Wellington Pride are set to run their annual Pride Festival in September, after cancelling the February 2022 festival at the beginning of the Omicron Covid-19 peak.
Both Aupapa-Martin and Lyngdoh agree that the onus to make Pride more equitable for Black and brown folks falls on them harder than their white counterparts - which speaks volumes to how Pride operates - not just as an organisation, but as a staple in the queer community.
Wellington Pride's vision statement - titled Te Whāriki, which was recently voted in at their AGM - says its current experience shows that Matauranga Māori are excluded - meaning that the Wellington Pride Festival "contributes to the structural violence in Aotearoa, and the structures that drive cis-hetero-patriarchy." The document says the board and members broadly value equity, however have no way of staying in tune with dynamic changes within the community.
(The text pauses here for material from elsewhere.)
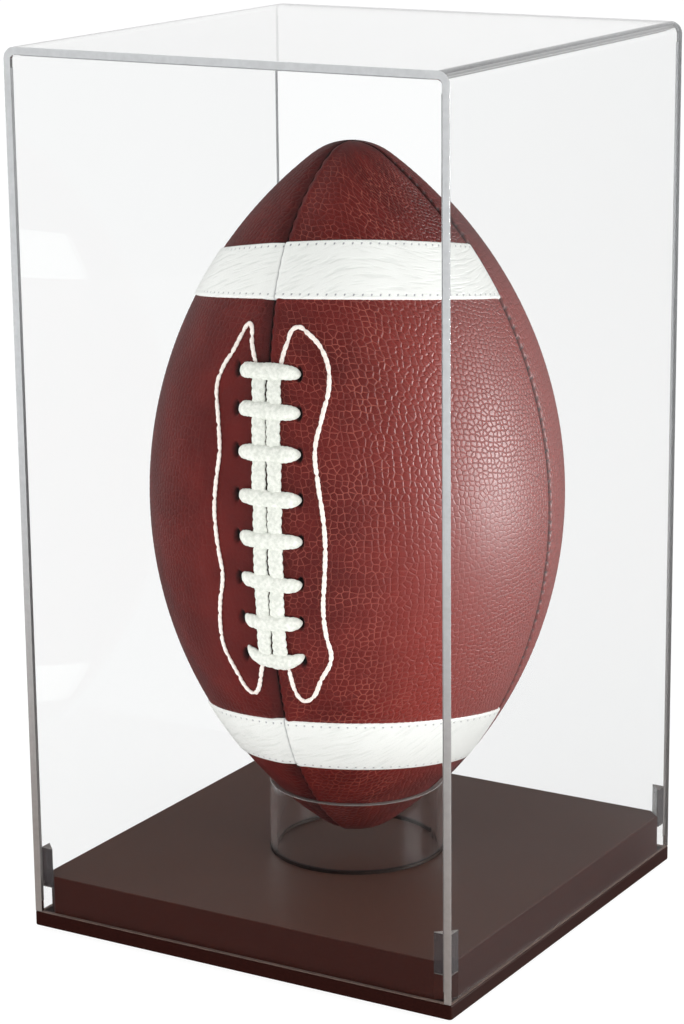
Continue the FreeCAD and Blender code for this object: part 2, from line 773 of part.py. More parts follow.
def ribbon_edges(route, width):
    """Both edges of a flat ribbon that follows a route of straight runs, as one closed outline."""
    edges = ([], [])
    last = len(route) - 1
    for number, (across, height) in enumerate(route):
        before, after = route[max(number - 1, 0)], route[min(number + 1, last)]
        run = FreeCAD.Vector(0, after[0] - before[0], after[1] - before[1]).normalize()
        side = FreeCAD.Vector(0, -run.z, run.y) * (width / 2)
        point = FreeCAD.Vector(0, across, height)
        edges[0].append(point + side)
        edges[1].append(point - side)
    return edges[0] + edges[1][::-1]


def make_thread(side, label):
    """The white thread beside the laces: a ribbon cut out of a thin shell over the leather."""
    route = [(side * across, height) for across, height in THREAD_ROUTE]
    outline = ribbon_edges(route, dim("thread_width"))
    ribbon = Part.Face(Part.makePolygon(outline + outline[:1]))
    slab = ribbon.extrude(FreeCAD.Vector(2 * dim("ball_radius"), 0, 0))
    centre = FreeCAD.Vector(-side_centre(), 0, 0)
    upright = FreeCAD.Vector(0, -1, 0)
    lean = math.degrees(math.asin(THREAD_ROUTE[1][1] / side_radius())) + SHELL_MARGIN
    arcs = [
        Part.makeCircle(side_radius() + out, centre, upright, -lean, lean)
        for out in (0, dim("thread_thickness"))
    ]
    inner, outer = arcs
    caps = [
        Part.makeLine(inner.valueAt(inner.FirstParameter), outer.valueAt(outer.FirstParameter)),
        Part.makeLine(inner.valueAt(inner.LastParameter), outer.valueAt(outer.LastParameter)),
    ]
    section = Part.Face(Part.Wire(Part.sortEdges([inner, outer] + caps)[0]))
    axis = FreeCAD.Vector(0, 0, 1)
    section.rotate(FreeCAD.Vector(), axis, -SHELL_SPAN / 2)
    shell = section.revolve(FreeCAD.Vector(), axis, SHELL_SPAN)
    thread = doc.addObject("Part::Feature", label)
    thread.Shape = slab.common(shell).Solids[0]
    thread.Placement = ball_placement(0)
    keep(thread, label)


# ---- document --------------------------------------------------------------------------------


def check_document():
    """Stop if any object failed to compute or any sub-part has no valid shape."""
    for item in doc.Objects:
        if "Invalid" in item.State or "Error" in item.State:
            raise RuntimeError(f"{item.Label} failed: {item.State}")
    for item in sub_parts:
        if item.Shape.isNull() or not item.Shape.isValid():
            raise RuntimeError(f"{item.Label} has no valid shape")


def export():
    os.makedirs("parts", exist_ok=True)
    for item in sub_parts:
        item.Shape.exportStep(f"parts/{item.Label}.step")
        print(f"{item.Label}: {len(item.Shape.Solids)} solid(s), {item.Shape.Volume / 1000:.2f} cm3")


def build():
    fill_sheet()
    four_around(make_foot, "foot", "rubber_feet", "foot_inset")
    make_base_plate()
    make_platform()
    four_around(make_screw, "screw", "platform_screws", "screw_inset")
    make_ring()
    make_wrap()
    make_flat_panel(-1, "cover_front_panel")
    make_flat_panel(1, "cover_back_panel")
    for corner, turn in CORNERS:
        make_corner_block(corner, turn)
    for label, azimuth in PANELS:
        make_panel(label, azimuth)
    for label, half, azimuth in STRIPES:
        make_stripe(label, half, azimuth)
    make_bladder()
    make_valve()
    make_lace_bars()
    make_lace_strips()
    make_thread(-1, "lace_thread_left")
    make_thread(1, "lace_thread_right")
    doc.recompute()
    check_document()
    export()


build()
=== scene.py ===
import json
import math
import random

import bpy
import numpy as np
from mathutils import Matrix, Vector


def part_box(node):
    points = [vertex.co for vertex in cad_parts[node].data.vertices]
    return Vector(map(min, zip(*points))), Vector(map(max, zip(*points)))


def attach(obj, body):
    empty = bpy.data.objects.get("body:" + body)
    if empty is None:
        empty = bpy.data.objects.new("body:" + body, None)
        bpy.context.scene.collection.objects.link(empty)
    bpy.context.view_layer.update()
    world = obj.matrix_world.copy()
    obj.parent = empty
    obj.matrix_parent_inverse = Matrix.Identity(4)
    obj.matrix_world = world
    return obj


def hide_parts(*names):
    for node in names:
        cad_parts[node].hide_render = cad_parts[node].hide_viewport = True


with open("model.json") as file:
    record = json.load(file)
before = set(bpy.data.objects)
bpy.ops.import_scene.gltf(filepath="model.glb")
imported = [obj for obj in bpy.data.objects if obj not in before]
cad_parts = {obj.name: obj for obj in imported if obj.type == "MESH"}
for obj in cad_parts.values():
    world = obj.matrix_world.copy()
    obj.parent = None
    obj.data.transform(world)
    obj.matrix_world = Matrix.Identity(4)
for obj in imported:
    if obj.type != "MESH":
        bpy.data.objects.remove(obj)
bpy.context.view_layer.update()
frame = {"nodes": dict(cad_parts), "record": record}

# Football display case: a football with white laces stands on its tip in a short acrylic
# tube, on a two-step lacquered base, under a clear acrylic cover. Metres, +Z up, the front
# of the case faces -Y. Azimuths are degrees from the front, turning towards +X.

MM = 0.001

# ---- places that come from the frame ----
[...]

This year, Wellington Pride has put an emphasis on calling the community in to help it re-structure the festival to make it equitable for all who wish to attend. One way they've gone about this is putting an emphasis on community consultation - through events such as their annual general meeting - something I didn't expect. When they stepped into their roles as co-chairs, both Martin and Lyngdoh acknowledged that Pride needed more community consultation in order to bring the community along on the journey towards the festival in order to make it an event that everyone can benefit from.
Having lived in Wellington for just short of three years, I had never been aware of any community consultation within Wellington Pride, which is largely because up until this year, it hadn't really happened. Then again, I was so detached from Pride that it's not surprising that I didn't know much.
Te Whāriki says that by the creation of the activation plan, which will map out steps to achieve their vision of a more equitable Pride, our future experience will see mātauranga Māori centred in Pride.
All of this is all well and good, but it takes the community showing up to make the concept of community consultation work.
"The representation you see on the board is representative of who shows up," Aupapa-Martin says. It goes back to historic factors surrounding racism that make Pride an unsafe environment, not just for Māori, but for any and every person of colour that enters the space.
Lyngdoh echoes this, acknowledging that there are, in fact, racists in our community.
Wilson-Heti from Auckland Pride says people need to mobilise and get together in order to see tangible shifts in the way Pride, not only as an organisation, but as a force in society, works.
"The onus is not just on the board," she says, "We are seeing a shift but there is a lot of mistrust within our BIPOC communities during pride. Nobody has been actively listening to people's concerns."
Wilson-Heti describes the happenings within the current Pride landscape as a "slow cultural burn towards change".
Personally, I'm hopeful that what we're seeing is just that. There are things that the community need to do in order to aid this burn; the main thing being showing up to events.
At the 50th Anniversary of the first Gay Day, communications and engagement manager for RainbowYOUTH, Meghan Collins, said showing up to events like AGMs is the only way we will see change.
I don't know if, or when I will feel comfortable in the spaces that Pride operates in and around. There are efforts being made, and witnessing the change happening before my eyes, albeit gradually, is encouraging and makes me very hopeful for the future.
By the time our generation have left these structures and the future leaders of the community take over, if we've done our jobs right, all the foundations will be laid to ensure that Pride is accessible, and equitable for all who wish to attend.